= Edwin Maurice Solomons =

Edwin Maurice Solomons (1879 – 22 April 1964) was a prominent figure in Irish Jewry and international business. He was the first member of the Dublin stock exchange.

== Personal life ==
He was born in Dublin, Ireland to a prominent Jewish family, one of the oldest Jewish families in Ireland. The family moved to Ireland from England in 1824. Bethel Solomons was the son of Maurice Solomons (1832–1922), an optician whose practice is mentioned in James Joyce's novel Ulysses, His mother, Rosa Jacobs Solomons (1833–1926), was born in Hull in England.

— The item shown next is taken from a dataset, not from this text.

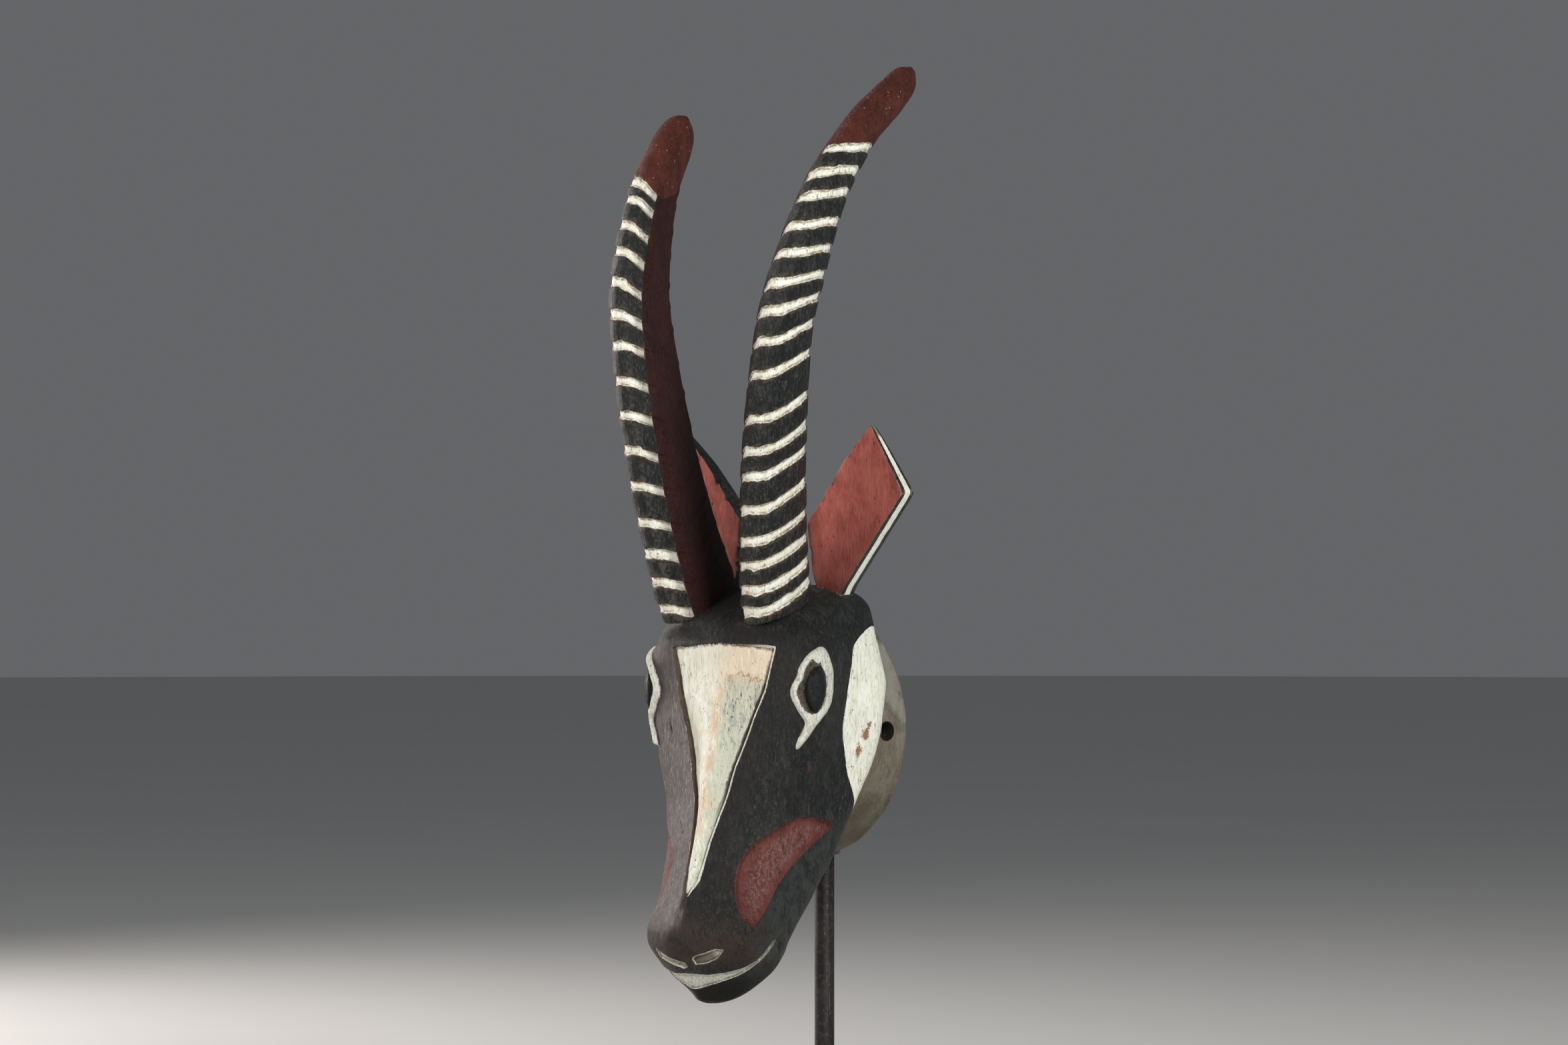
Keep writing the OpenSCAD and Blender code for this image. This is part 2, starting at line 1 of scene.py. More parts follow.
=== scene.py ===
"""Looks of a painted antelope mask on its display rod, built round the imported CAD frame.

The carved pieces are drawn in the mask's own frame, in millimetres: X = 0 is its middle plane,
Y = 0 its forehead and Z = 0 the underside of its lower lip. to_row() takes them to the row frame.
"""

import math
from collections import namedtuple
from functools import reduce

import bpy
import numpy as np
from mathutils import Matrix, Vector, kdtree


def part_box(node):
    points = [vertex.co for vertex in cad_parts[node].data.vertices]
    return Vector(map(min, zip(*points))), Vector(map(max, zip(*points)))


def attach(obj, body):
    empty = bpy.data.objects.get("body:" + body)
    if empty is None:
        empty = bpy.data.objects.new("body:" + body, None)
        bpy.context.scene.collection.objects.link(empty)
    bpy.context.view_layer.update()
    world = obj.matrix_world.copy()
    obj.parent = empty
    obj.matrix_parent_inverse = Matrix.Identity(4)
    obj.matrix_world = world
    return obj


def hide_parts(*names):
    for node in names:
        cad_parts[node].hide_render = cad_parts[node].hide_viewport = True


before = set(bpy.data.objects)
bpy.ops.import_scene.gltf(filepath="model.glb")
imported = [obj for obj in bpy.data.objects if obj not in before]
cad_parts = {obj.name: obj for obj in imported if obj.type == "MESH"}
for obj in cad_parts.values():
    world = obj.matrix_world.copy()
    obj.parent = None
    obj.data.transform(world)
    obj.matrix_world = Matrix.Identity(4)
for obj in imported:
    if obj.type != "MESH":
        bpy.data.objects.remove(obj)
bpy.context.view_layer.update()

SIDES = {1: "right", -1: "left"}
SETBACK = 117.0  # rod axis to forehead plane
CHIN = 103.0  # table to lower lip
FAR = 40.0  # what a distance field holds where its feature isn't

# ---------------------------------------------------------------- shape tables, as in the CAD

# height, then six points of half of that level's outline, from the middle of the front
HEAD = [
    (0, (0, -14), (2, -13), (4, -10), (4, -8), (3, -5), (0, -4)),
    (2, (0, -21), (5, -18), (10, -12), (12, -7), (9, 0), (0, 2)),
    (8, (0, -28), (8, -22.5), (17, -11), (21, -3), (18, 6), (0, 8)),
    (20, (0, -36), (13, -33), (27, -20.5), (32, -3), (30, 14), (0, 17)),
    (31, (0, -38), (17, -37.5), (34, -26), (37.5, -4), (35, 19.5), (0, 23)),
    (37, (0, -40), (17, -39.5), (37, -27.5), (38.5, -2), (36, 22), (0, 27)),
    (43, (0, -42), (16, -41), (38, -28), (40, 0), (37.5, 24.5), (0, 31)),
    (51, (0, -42.5), (14, -41), (38, -27), (41, 2), (39, 30), (0, 38)),
    (69, (0, -40), (10, -36), (39, -16), (44, 10), (45, 39), (0, 56)),
    (89, (0, -35), (8, -29), (41, -7), (48, 18), (51, 49), (0, 77)),
    (105, (0, -30.5), (8, -24), (43, -1.5), (51.5, 25), (55, 56), (0, 82)),
    (128, (0, -24), (11, -15), (47.5, 5.5), (56.5, 34), (61, 63.5), (0, 86)),
    (151, (0, -17.5), (16, -9), (53.5, 7.5), (62, 42), (65, 75), (0, 88)),
    (169, (0, -12.5), (21, -5.5), (57.5, 9), (65, 43), (68, 80), (0, 88)),
    (184, (0, -8.5), (26, -3.5), (61, 10), (66, 44), (69, 82), (0, 88)),
    (204, (0, -4.5), (32, -1), (62, 12), (67, 46), (70, 84), (0, 88)),
    (218, (0, -2.5), (36, 1), (63, 10), (67, 45), (67, 84), (0, 88)),
    (232, (0, -1), (38, 2), (58, 12), (66, 45), (63, 84), (0, 88)),
    (244, (0, 1.5), (28, -4.5), (51, 13), (62, 50), (60, 84), (0, 90)),
    (256, (0, 12), (26, 11), (48, 26), (58, 62), (52, 88), (0, 96)),
    (264, (0, 27), (18, 28), (36, 38), (46, 66), (38, 88), (0, 95)),
    (267.5, (0, 44), (10, 45), (20, 52), (26, 66), (18, 84), (0, 88)),
]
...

Edwin's brother, Bethel Albert Herbert Solomons (27 February 1885 – 11 September 1965), was an Irish medical doctor and an international rugby player for Ireland and supporter of the 1916 Rising. His sister Estella Solomons (1882–1968) was a leading artist, and a member of Cumann na mBan during the 1916 Rising; she married poet and publisher Seumas O'Sullivan. His younger sister Sophie was a trained opera singer.

Solomons was a former president of the Dublin United Hebrew Congregations and of the Jewish Representative Council of Eire.

== Career ==
He traveled extensively in Latin America, mostly in oil-rich countries such as Mexico and Venezuela, promoting oil and commodities trade, along with Jewish cultural exchange.